What seems to be Retro’s duty is to fill in the cracks and to attempt to explain all of the peculiarities introduced in the main series. To dig deeper into the groundwork set by Intelligent Systems.

And on that note, I think a Metroid Zero of sorts (as someone mentioned above) would make a lot of sense.

In early interviews, it was suggested that Prime was going to be set before the original Metroid. I think they chose wisely, in their decision to instead make it a direct follow-up to the first game — but that still leaves the backstory concept to fulfill.

In terms of bonuses, I agree that it would be keen to include Super Metroid — and for exactly this reason:

That way, every single Metroid game would be playable on the Gamecube.

Metroid 1 is included with Prime.
Metroid 2, you can play with the Gamecube Gameboy Player.
Metroid 3 would be included with this sequel to Prime.
Metroid 4 would again work with the Gameboy Player.

Kind of keen to have everything in one place, y’know?

I would also like to see the ability to turn power-ups on and off, as in Super Metroid.

Honestly, I’d just like to be able to take the Varia suit off every now and then. Those oversized shoulderpads just keey getting more ridiculous with every game; I much prefer how her raw Power Suit looks.

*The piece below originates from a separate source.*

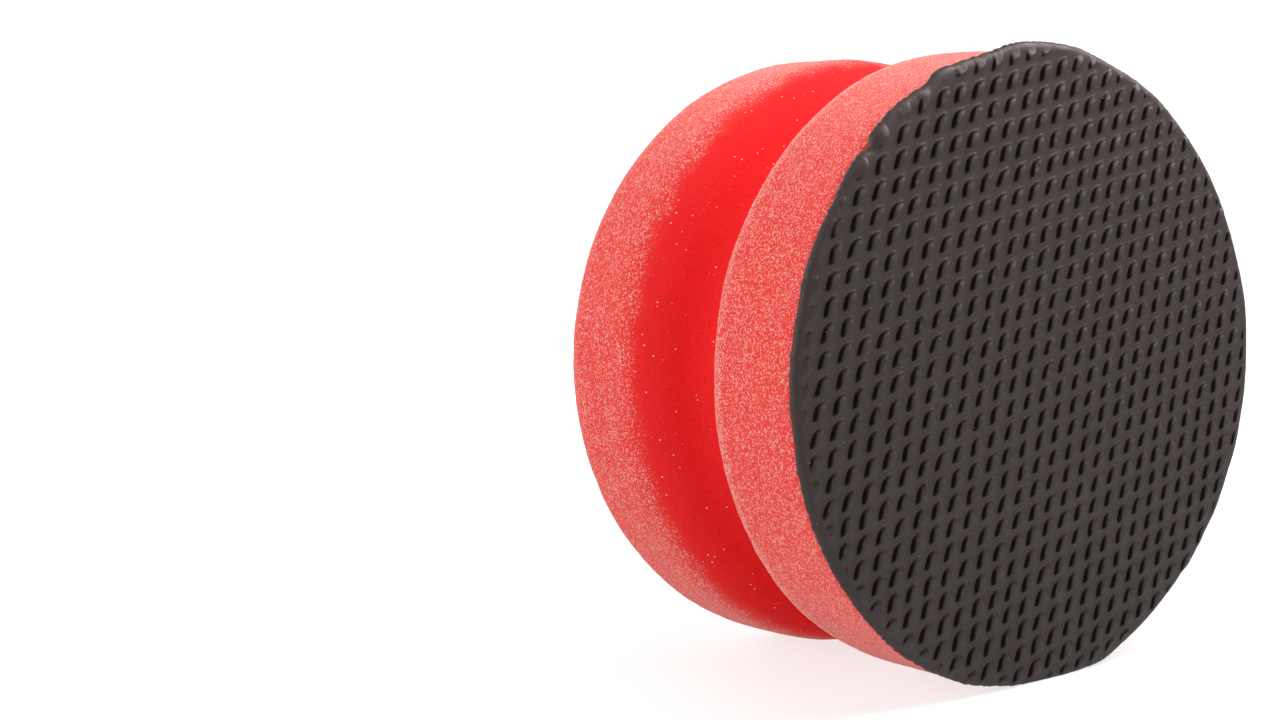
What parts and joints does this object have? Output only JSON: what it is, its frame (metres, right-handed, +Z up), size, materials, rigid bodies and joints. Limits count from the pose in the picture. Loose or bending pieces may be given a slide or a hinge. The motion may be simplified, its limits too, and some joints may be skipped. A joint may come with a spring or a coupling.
{
  "type": "clay puck",
  "caption": "Round hand pad for car paint: a foam spool with a finger groove and an embossed sheet of rubber clay bonded over its front.",
  "frame": {"origin": "on the ground, half way along the puck and straight below its axis, where it stands on its rim", "axes": "+Z up, the puck's axis along Y, the clay facing -Y and the palm end facing +Y"},
  "size_m": [0.102, 0.0614, 0.1006],
  "materials": {
    "foam": "open-cell foam, matt",
    "film": "satin adhesive",
    "clay": "dark, semi-matt"
  },
  "bodies": {
    "root": {"foam_grip": "foam", "bond_film": "film", "clay_face": "clay"}
  },
  "joints": []
}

Also, it would be nice to be able to combine the various beam weapons (as in the third and fourth games).

I’d like to see young Samus, somehow. As a child, in a flashback, perhaps.

I want those Chozo statues back again, for holding power-ups.

And I want Retro to feel free to try out some more radical, experimental ideas that I would probably never think of on my own. I want to be surprised, above all else.

* * *

Regarding the spiky, butch hairdo from the concept art: Yes. That impressed the hell out of me. And it seems to match my interpretation of Samus’ personality, really well.

And honestly, doesn’t it make a lot more sense to have short hair if you’re going to be wearing a suit like that? Imagine it getting caught in the helmet. Yowtch.